Print exactly the part opening with the line containing "natural, cap, INNER_CAP_Z)" and closing with the line containing "zip(*points))), Vector(map(max, zip(*points)))", with both of those lines included.
************
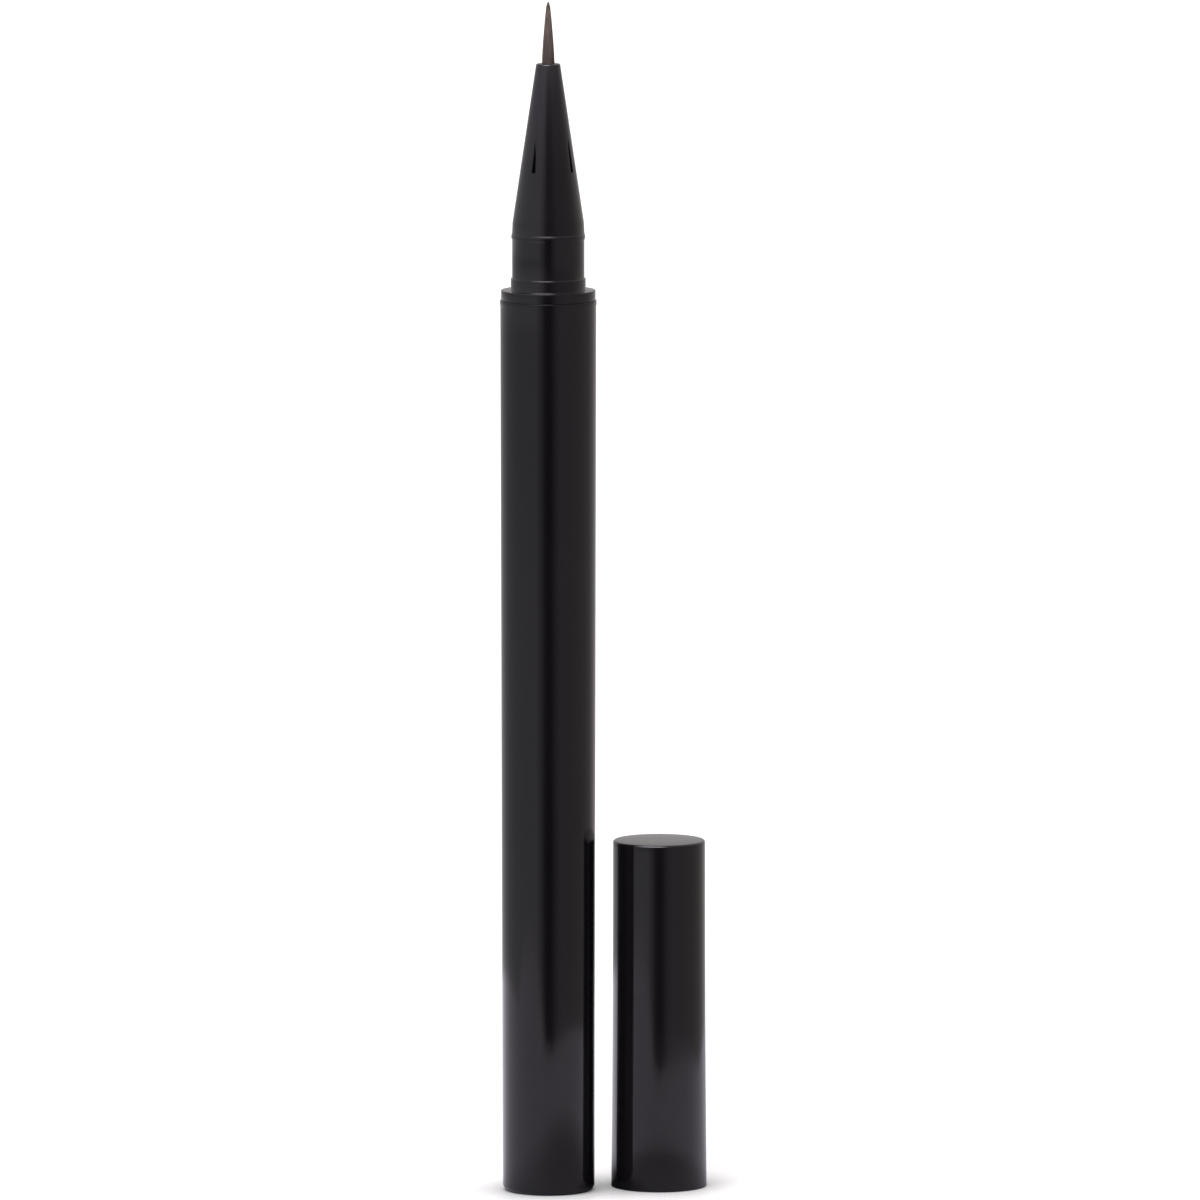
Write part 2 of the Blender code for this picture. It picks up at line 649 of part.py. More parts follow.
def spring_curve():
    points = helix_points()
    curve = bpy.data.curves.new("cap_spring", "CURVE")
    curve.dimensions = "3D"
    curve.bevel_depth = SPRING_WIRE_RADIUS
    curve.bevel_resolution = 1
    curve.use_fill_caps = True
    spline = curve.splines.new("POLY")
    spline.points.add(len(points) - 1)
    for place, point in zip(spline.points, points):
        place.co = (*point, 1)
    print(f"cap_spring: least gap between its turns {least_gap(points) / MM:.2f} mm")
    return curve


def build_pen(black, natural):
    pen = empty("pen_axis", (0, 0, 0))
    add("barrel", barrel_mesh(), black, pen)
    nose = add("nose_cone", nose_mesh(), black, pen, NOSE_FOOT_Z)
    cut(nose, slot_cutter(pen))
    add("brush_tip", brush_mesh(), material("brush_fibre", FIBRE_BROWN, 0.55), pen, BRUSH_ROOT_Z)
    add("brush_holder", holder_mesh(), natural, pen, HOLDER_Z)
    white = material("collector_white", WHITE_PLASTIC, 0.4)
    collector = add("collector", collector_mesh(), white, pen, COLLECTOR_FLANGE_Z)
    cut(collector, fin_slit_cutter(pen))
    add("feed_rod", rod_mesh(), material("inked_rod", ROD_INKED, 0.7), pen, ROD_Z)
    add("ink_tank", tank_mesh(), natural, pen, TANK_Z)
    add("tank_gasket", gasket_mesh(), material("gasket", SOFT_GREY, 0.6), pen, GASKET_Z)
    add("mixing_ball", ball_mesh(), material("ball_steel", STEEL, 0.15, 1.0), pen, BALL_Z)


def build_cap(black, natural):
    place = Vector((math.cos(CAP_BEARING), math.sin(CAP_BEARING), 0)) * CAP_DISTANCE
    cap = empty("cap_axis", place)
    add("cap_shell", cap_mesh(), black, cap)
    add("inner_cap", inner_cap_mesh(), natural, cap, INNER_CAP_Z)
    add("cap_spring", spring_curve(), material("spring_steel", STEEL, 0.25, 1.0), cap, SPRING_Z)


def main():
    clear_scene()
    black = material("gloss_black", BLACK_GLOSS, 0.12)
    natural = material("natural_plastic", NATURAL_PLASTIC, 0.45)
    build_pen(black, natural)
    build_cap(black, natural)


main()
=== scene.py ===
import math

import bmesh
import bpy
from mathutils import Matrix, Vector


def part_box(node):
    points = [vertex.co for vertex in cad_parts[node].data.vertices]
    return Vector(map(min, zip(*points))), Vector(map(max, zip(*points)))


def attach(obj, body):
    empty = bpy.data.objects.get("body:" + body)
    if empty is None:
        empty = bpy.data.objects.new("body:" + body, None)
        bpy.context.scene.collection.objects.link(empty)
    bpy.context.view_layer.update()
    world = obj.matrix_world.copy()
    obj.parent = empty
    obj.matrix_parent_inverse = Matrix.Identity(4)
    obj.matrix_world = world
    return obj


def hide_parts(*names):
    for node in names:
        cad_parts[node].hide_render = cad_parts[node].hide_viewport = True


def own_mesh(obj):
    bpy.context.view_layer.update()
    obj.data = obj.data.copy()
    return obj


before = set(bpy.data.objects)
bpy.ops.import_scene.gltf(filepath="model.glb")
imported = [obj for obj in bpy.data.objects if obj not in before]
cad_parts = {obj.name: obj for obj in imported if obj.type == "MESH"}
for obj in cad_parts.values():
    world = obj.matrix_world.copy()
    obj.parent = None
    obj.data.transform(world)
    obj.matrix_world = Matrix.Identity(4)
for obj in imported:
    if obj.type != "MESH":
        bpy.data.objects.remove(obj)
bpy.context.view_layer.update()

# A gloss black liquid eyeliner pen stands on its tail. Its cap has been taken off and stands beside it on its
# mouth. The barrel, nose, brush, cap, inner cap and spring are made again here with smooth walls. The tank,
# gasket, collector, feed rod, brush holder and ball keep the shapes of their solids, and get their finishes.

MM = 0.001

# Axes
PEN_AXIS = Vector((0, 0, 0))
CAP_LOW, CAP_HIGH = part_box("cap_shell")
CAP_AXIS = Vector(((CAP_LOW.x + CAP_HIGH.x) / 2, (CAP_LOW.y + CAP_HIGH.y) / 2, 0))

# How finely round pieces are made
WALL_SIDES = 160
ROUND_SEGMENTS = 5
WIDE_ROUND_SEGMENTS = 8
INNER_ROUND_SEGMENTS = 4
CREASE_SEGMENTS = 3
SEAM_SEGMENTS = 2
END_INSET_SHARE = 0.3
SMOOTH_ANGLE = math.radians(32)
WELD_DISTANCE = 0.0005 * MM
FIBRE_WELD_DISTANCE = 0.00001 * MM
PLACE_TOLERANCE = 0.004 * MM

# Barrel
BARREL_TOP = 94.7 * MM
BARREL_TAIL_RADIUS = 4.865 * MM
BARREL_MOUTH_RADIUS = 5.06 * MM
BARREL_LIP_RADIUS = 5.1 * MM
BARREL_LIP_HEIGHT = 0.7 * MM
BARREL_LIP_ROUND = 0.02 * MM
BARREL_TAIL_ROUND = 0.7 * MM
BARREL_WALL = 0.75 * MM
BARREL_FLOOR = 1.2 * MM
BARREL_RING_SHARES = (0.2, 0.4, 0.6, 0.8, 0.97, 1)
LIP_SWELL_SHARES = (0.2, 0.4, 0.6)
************
• **Written reply**
    add("inner_cap", inner_cap_mesh(), natural, cap, INNER_CAP_Z)
    add("cap_spring", spring_curve(), material("spring_steel", STEEL, 0.25, 1.0), cap, SPRING_Z)


def main():
    clear_scene()
    black = material("gloss_black", BLACK_GLOSS, 0.12)
    natural = material("natural_plastic", NATURAL_PLASTIC, 0.45)
    build_pen(black, natural)
    build_cap(black, natural)


main()
=== scene.py ===
import math

import bmesh
import bpy
from mathutils import Matrix, Vector


def part_box(node):
    points = [vertex.co for vertex in cad_parts[node].data.vertices]
    return Vector(map(min, zip(*points))), Vector(map(max, zip(*points)))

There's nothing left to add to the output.